Он много и подробно стал говорить на эту тему, заключив, что центральной идеей романа будет «выход из национальности». Некоторым подобием высказанных им тогда мыслей могут служить его же слова из «Заметок к переводам шекспировских драм» (об «Отелло»): «Идеи равенства наций при нем не было. Жила полной жизнью более всеобъемлющая мысль христианства о другом роде их безразличия. Эту мысль интересовало не рождение человека, а его обращение, то, чему он служил и себя посвящал».
На основании этого телефонного разговора я смею утверждать, что весной 1947 г. роман в замыслах Пастернака нес некую историософскую идею, более широкую, чем историческое изображение трагической судьбы русского интеллигента, может быть, идею об обновленном христианстве.
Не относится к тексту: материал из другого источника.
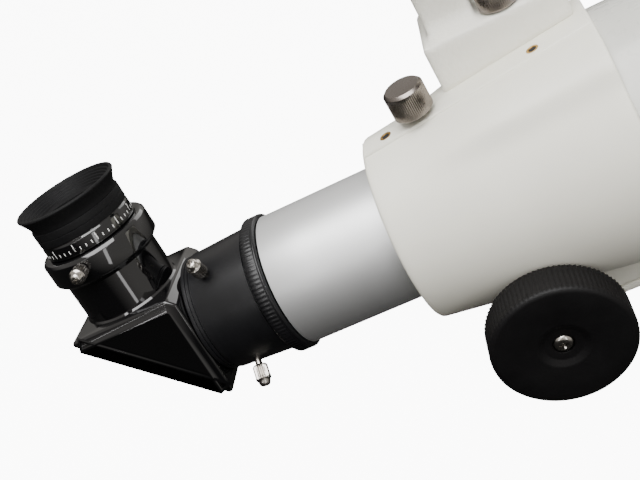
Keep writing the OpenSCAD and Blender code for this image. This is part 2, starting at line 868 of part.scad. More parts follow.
main_tube();
dew_shield();
objective_cell();
objective_lenses();
focuser_housing();
pinion_cover();
tube_screws();
drawtube();
drawtube_rack();
pinion_shaft();
focus_knob_near();
focus_knob_far();
knob_screws();
lock_screw();
tension_screws();
adapter_body();
adapter_ring();
adapter_screw_upper();
adapter_screw_lower();
diagonal_housing();
diagonal_prism();
diagonal_barrel();
eyepiece_holder();
eyepiece_screw();
eyepiece_barrel();
eyepiece_body();
eyepiece_lenses();
eyecup();
finder_bracket();
finder_nuts();
finder_tube();
finder_lenses();
finder_screws();
tube_saddle();
altitude_shaft();
altitude_knob_near();
altitude_knob_far();
yoke();
azimuth_knob();
tripod_hub();
hinge_bolts();
spreader_hub();
leg_rails(1);  // leg_rails_1
leg_rails(2);  // leg_rails_2
leg_rails(3);  // leg_rails_3
leg_fittings(1);  // leg_fittings_1
leg_fittings(2);  // leg_fittings_2
leg_fittings(3);  // leg_fittings_3
leg_lower(1);  // leg_lower_1
leg_lower(2);  // leg_lower_2
leg_lower(3);  // leg_lower_3
leg_foot(1);  // leg_foot_1
leg_foot(2);  // leg_foot_2
leg_foot(3);  // leg_foot_3
leg_knob(1);  // leg_knob_1
leg_knob(2);  // leg_knob_2
leg_knob(3);  // leg_knob_3
brace(1);  // brace_1
brace(2);  // brace_2
brace(3);  // brace_3
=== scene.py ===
"""Refracting telescope on a folding tripod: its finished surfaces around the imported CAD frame."""

import json
import math

import bmesh
import bpy
from bpy.props import FloatProperty, FloatVectorProperty, IntProperty, PointerProperty
from mathutils import Matrix, Vector


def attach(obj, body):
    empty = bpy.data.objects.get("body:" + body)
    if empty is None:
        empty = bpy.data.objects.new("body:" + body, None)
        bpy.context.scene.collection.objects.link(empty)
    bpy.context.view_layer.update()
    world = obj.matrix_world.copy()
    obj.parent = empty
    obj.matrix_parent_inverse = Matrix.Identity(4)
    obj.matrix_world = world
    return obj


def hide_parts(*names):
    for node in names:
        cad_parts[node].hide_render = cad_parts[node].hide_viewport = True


bl_info = {
    "name": "Telescope on tripod",
    "version": (1, 0, 0),
    "blender": (4, 5, 0),
    "location": "View3D > Sidebar > Telescope",
    "description": "Builds the finished surfaces of a refracting telescope around its CAD frame",
    "category": "Object",
}

MM = 0.001
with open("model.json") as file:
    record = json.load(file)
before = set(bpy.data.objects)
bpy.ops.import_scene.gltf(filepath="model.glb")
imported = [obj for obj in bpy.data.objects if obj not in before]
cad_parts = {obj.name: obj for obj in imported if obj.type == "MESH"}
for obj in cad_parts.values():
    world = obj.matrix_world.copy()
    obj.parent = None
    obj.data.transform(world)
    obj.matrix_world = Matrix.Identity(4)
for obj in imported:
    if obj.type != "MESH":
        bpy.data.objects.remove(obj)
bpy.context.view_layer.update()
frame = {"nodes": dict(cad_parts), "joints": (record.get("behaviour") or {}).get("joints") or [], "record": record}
JOINTS = {joint["name"]: joint for joint in frame["joints"]}
BODY_OF = {node: body for body, nodes in frame["record"]["behaviour"]["bodies"].items() for node in nodes}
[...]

Но в том-то и дело, что в атмосфере невероятного, которая окружала нас последние десять лет, ожидалось не это, а что-то еще небывшее и несказанное. Вот почему я была удовлетворена тем, как сочувственно Борис Леонидович ответил на мои кощунственные по отношению к церкви фразы, прибавив: «А если бы вы знали, сколько людей поняли меня именно так», — т. е. приняли его за апологета православия и поборника реставрации разрушенных верований и обрядов.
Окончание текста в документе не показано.